Between 1975 and the eventual fall of Pol Pot’s Khmer Rouge in 1979, it’s estimated that at least 17,000 men, women and children were imprisoned, tortured and killed at Tuol Sleng Prison. It was transformed into a museum in 1980 after the invading Vietnamese liberated the prison that has been described as ‘demonstrating the darkest side of the human spirit’. Every prisoner was photographed and the images now cover the walls of the Tuol Sleng Museum as a stark and brutal reminder of the genocidal regime that decimated a country.
7. Elmina Castle
Elmina Castle was built by the Portuguese in 1482 as a trade settlement on the former Gold Coast – now modern-day Ghana – and it remains the oldest European building south of the Sahara desert. Its initial purpose was to offer safe haven to trade ships passing between Europe and Africa as well as protecting the Gold Coast’s vast gold reserves but in 1637 everything changed. The infamous Dutch slave trade started and the Europeans traded both commodities and human labour with the Brazilians and the Caribbean. It’s estimated that over 30,000 African men and women passed through Elmina Castle, never to return home.
They suffered the most horrific, humiliating and depraved conditions imaginable. Up to 1,500 men and women at a time would be kept shackled in cramped conditions before passing through the Door of No Return. They were then boarded onto ships bound for Brazil, the Caribbean and other Portuguese colonies as well as North and South America. The castle was designated a UNESCO World Heritage Site in 1972.
8. Old Melbourne Gaol
Old Melbourne Gaol opened in 1845 and during its 79 years of its operation most of Australia’s most dangerous criminals passed through its doors. The infamous Australian outlaw Ned Kelly – occupier of cell 113 – was convicted of murder and executed by hanging here in November 1880. Other infamous inmates included serial killer Frederick Bailey Deeming – suspected by some to be Jack the Ripper – and vicious gangster Squizzy Taylor.

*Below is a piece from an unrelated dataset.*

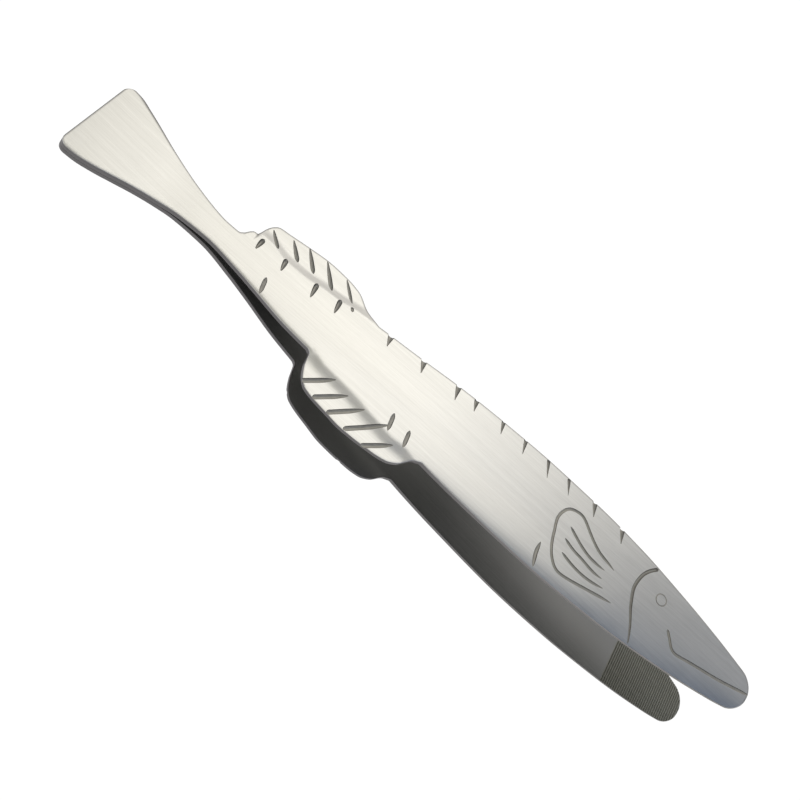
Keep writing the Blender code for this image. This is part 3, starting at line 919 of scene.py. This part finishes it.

Today the museum offers a fascinating insight in to the antipodean penal system with visitors able to view the cells filled with letters, memorabilia, personal effects and the gruesome death masks of condemned men and women. See the chilling gallows and regular dramatisations of Ned Kelly’s story and get yourself arrested at the adjacent City Police Watch House complete with a padded cell.
9. Robben Island
Robben Island, off the coast of Cape Town in South Africa was a notorious prison, best known for its internment of political prisoners during South African apartheid. It is best known as the home to not one but three former South African presidents, Kgalema Motlanthe, Jacob Zuma and, for 18 of his 27 years of incarceration, Nelson Mandela.
In addition to viewing the maximum security prison buildings, visitors can tour around the island and meet with a former Robben Island prisoner. A symbol of the most difficult and divisive era in South Africa’s history, Robben Island is arguably the most symbolic, evocative and important of all South African historic locations.
10. The Tower of London
Mention ‘The Tower’ in the past and it would have sent shivers down people’s spine, for though the Tower of London was used as a residence for monarchs of England, it was also used to imprison, torture and execute people who posed a serious threat to national security. It was here that famous historical figures – such as Anne Boleyn and Sir Thomas More – met their brutal end. It has been a prison for Scottish Kings and French Dukes to common thieves and a few politicians.
The Tower dates back to the 1070s and was originally designed as a fortress-stronghold used to protect England from conquering forces. As was intended, it’s one of the most popular and domineering visitor attractions in London.